Still, these financial and professional repercussions are too shallow and removed from either satisfaction or restitution to constitute anything like justice. Most of the actions are beyond the reach of law. And we do not share the kind of moral code that could exact penalties between those of the state and those of the employer or marketplace.

This is a strange thing about our moment in history. The story of Oedipus reminds us that banishment and ostracism were once standard practices for protecting a community from the danger and rupture implicit in certain kinds of crimes. Early Christians who lapsed from their moral code in particularly serious and public ways were subjected to canonical public penance. They sat outside the church doors, sometimes in literal sackcloth, begging for the prayers of those who could come to worship until they were restored to fellowship by receiving pardon. This ritual evolved into a method of addressing political quarrels and public disgrace in the Middle Ages. In North America, the Puritans famously had their stocks for the public display of wrongdoers.

We, on the other hand, seem bereft of methods to express and make real the fact that people do rend their communities in morally, if not always legally, consequential ways. The church practices live on almost as ghosts. Ritualized repentance and swift restoration, as recounted by some of the heartbreaking contributions to the #churchtoo discussion of sexual misconduct, were waived by many evangelical leaders in Trump’s case.

Pope Benedict XVI had the power to forcibly retire gangsterish abuser Marcial Maciel to a “life of reserved prayer and penance,” but he couldn’t stop Maciel from living it out in a gated community in Florida. There is no acknowledged need for the guilty to face his accusers, to fully account for his actions, to wander like Oedipus outside the city gate or sit in sackcloth like the penitent outside the door. It is accountability devoid of catharsis.

The flip side of this vacancy is that there’s no real way for a person to be restored or reconciled. They can, after the blows to income and standing have been sustained and the furor passes, just drift back. As Rebecca Traister cuttingly observed in an essential essay on the opening and possible closing of “the anger window”:

Women I’ve spoken to already predict, drily, that even the men suffering the harshest consequences will be rehabilitated soon enough: that 18 months from now, some ambitious New York Times editor will assign Leon Wieseltier an essay on identity politics, pitching it as counterintuitive, knowing it will get zillions of clicks; someone a decade from now will ask an 82-year-old James Toback to direct an artsy realist movie about sexual assault, and it will be admired by some prominent person as trenchant and gutsy.

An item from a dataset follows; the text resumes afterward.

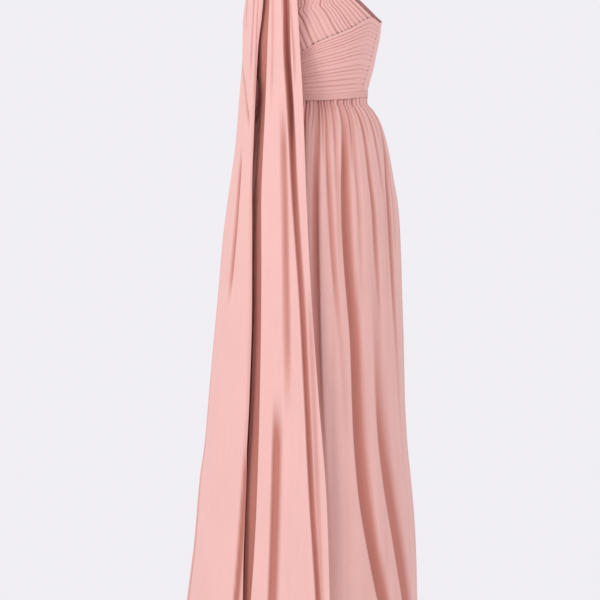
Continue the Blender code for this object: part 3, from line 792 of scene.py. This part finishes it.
def cloth(name, shape, columns, rows, size, material, full_shade_depth=0.006, closed=False):
    """A thin shell of cloth from a flat grid; `size` is its cut width and length."""
    grid = bmesh.new()
    uv = grid.loops.layers.uv.new("cloth")
    bmesh.ops.create_grid(grid, x_segments=columns, y_segments=rows, size=0.5)
    flat = np.array([vertex.co for vertex in grid.verts])
    u = np.round((flat[:, 0] + 0.5) * columns) / columns
    v = np.round((0.5 - flat[:, 1]) * rows) / rows
    placed, relief = shape(u, v)
    placed = placed + np.array([SHOULDER_OUT, 0.0, 0.0])
    for face in grid.faces:
        for loop in face.loops:
            i = loop.vert.index
            loop[uv].uv = (u[i] * size[0], v[i] * size[1])
    # painted shade mask: how far each point is sunk into its folds, as a share of the depth where
    # the painted shade is full
    fold_shaded = grid.verts.layers.float.new("fold")
    for vertex, point, deep in zip(grid.verts, placed, np.clip(-relief / full_shade_depth, 0, 1)):
        vertex.co = point
        vertex[fold_shaded] = deep
    if closed:
        bmesh.ops.remove_doubles(grid, verts=grid.verts, dist=0.00001)
    mesh = bpy.data.meshes.new(name)
    grid.to_mesh(mesh)
    grid.free()
    mesh.materials.append(material)
    mesh.shade_smooth()
    piece = bpy.data.objects.new(name, mesh)
    bpy.context.scene.collection.objects.link(piece)
    wall = piece.modifiers.new("Thickness", "SOLIDIFY")
    wall.thickness = CLOTH
    wall.offset = -1.0
    return piece


def area_light(name, place, target, size, power, colour):
    """A soft round lamp turned towards its target."""
    light = bpy.data.lights.new(name, "AREA")
    light.shape = "DISK"
    light.size = size
    light.energy = power
    light.color = colour
    lamp = bpy.data.objects.new(name, light)
    lamp.location = place
    lamp.rotation_euler = (Vector(target) - Vector(place)).to_track_quat("-Z", "Y").to_euler()
    bpy.context.scene.collection.objects.link(lamp)


def studio():
    """A pale emissive floor under a sky of the same colour, soft lamps, and the camera at the
    photograph's angle.
    """
    middle = Vector((SHOULDER_OUT + MIDDLE_REACH * math.cos(VIEW_TURN),
                     MIDDLE_REACH * math.sin(VIEW_TURN), MIDDLE_Z))
    away = Vector((math.sin(VIEW_TURN), -math.cos(VIEW_TURN), 0))
    camera = bpy.data.cameras.new("camera")
    camera.lens = camera.sensor_width * CAMERA_DISTANCE / (PHOTO_PIXELS / PIXELS_PER_METRE)
    eye = bpy.data.objects.new("camera", camera)
    eye.location = middle + away * CAMERA_DISTANCE
    eye.rotation_euler = (-away).to_track_quat("-Z", "Y").to_euler()
    bpy.context.scene.collection.objects.link(eye)
    bpy.context.scene.camera = eye

    paper = bpy.data.materials.new("pale_paper")
    paper.use_nodes = True
    shader = paper.node_tree.nodes["Principled BSDF"]
    shader.inputs["Base Color"].default_value = (0, 0, 0, 1)
    shader.inputs["Roughness"].default_value = 1.0
    shader.inputs["Specular IOR Level"].default_value = 0.0
    shader.inputs["Emission Color"].default_value = (*PAPER, 1)
    shader.inputs["Emission Strength"].default_value = 1.0
    bpy.ops.mesh.primitive_plane_add(size=60, location=(0, 0, HEM_Z - 0.03))
    floor = bpy.context.object
    floor.name = "floor"
    floor.data.materials.append(paper)

    world = bpy.data.worlds.new("studio")
    world.use_nodes = True
    sky = world.node_tree.nodes["Background"]
    sky.inputs["Color"].default_value = (*PAPER, 1)
    sky.inputs["Strength"].default_value = 1.0
    bpy.context.scene.world = world
    chest = (SHOULDER_OUT, 0.0, -0.7)
    area_light("key", (-2.4, -3.6, 1.0), chest, 1.6, 60, (1.0, 0.97, 0.94))
    area_light("fill", (3.4, -3.0, -0.2), chest, 2.0, 18, (1.0, 0.96, 0.95))
    bpy.context.scene.view_settings.view_transform = "Standard"


def pieces(finish):
    """Every cloth piece of the dress, over the solid that it stands for."""
    table = [              # node, shape, columns, rows, cut width and length, flat area, slot
        ("bodice_front_upper", bodice_front_upper, 240, 80, (0.36, 0.30), 0.070, "bodice_chiffon"),
        ("bodice_front_wrap", bodice_front_wrap, 110, 180, (0.40, 0.20), 0.050, "bodice_chiffon"),
        ("bodice_back", bodice_back, 200, 110, (0.50, 0.36), 0.095, "bodice_chiffon"),
        ("waistband", waistband, 480, 12, (0.67, 0.0145), None, "waistband_chiffon"),
        ("skirt_front", skirt_front, 340, 130, (0.72, 1.16), None, "skirt_chiffon"),
        ("skirt_back", skirt_back, 340, 130, (0.74, 1.16), None, "skirt_chiffon"),
        ("drape_front", drape_front, 150, 190, (0.24, 1.52), 0.30, "drape_chiffon"),
        ("drape_side", drape_side, 170, 190, (0.42, 1.52), 0.60, "drape_chiffon"),
    ]
    for node, shape, columns, rows, size, area, slot in table:
        piece = cloth(node + "_cloth", shape, columns, rows, size, finish[slot],
                      closed=node == "waistband")
        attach(piece, "root")
        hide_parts(node)


def finishes():
    """The chiffon of each material slot, each with painted shade in its folds."""
    weave_with_shade = chiffon_group()
    # painted shade: a deep warm colour mixed in where the cloth is sunk, standing in for the
    # reddened shadow in the valleys
    warm_fold_shade = (0.52, 0.20, 0.16)
    return {
        "bodice_chiffon": chiffon("bodice_cloth", weave_with_shade, (0.80, 0.46, 0.42), warm_fold_shade),
        "waistband_chiffon": chiffon("waistband_cloth", weave_with_shade, (0.76, 0.42, 0.38), warm_fold_shade, 0.6),
        "skirt_chiffon": chiffon("skirt_cloth", weave_with_shade, (0.76, 0.44, 0.40), warm_fold_shade),
        "drape_chiffon": chiffon("drape_cloth", weave_with_shade, (0.82, 0.48, 0.44), warm_fold_shade),
    }


studio()
pieces(finishes())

The meaningless comeback will almost necessarily follow the empty comeuppance. Mere absence from the op-ed page or the Netflix queue will run its undefined term, to the point where the risk-reward ratio of associating with the today’s disgraced eminence is favorable again. Nothing need have been learned. No new duty to the community violated by misconduct need be embraced. No remorse beyond the emailed statement need be expressed.

If anything could spark some nostalgia for the stocks, or whatever other public indignity was once visited on the notable miscreant, it is that: a flood of creeps and monsters who can be neither ostracized nor restored, neither meaningfully damned nor properly forgiven. Even Oedipus, after all, had a second act. He had a service to render his former city and a place again in the human family. But the gods didn’t restore his eyes, and his final resting place was hidden. Some penalties can’t, and shouldn’t, be refunded.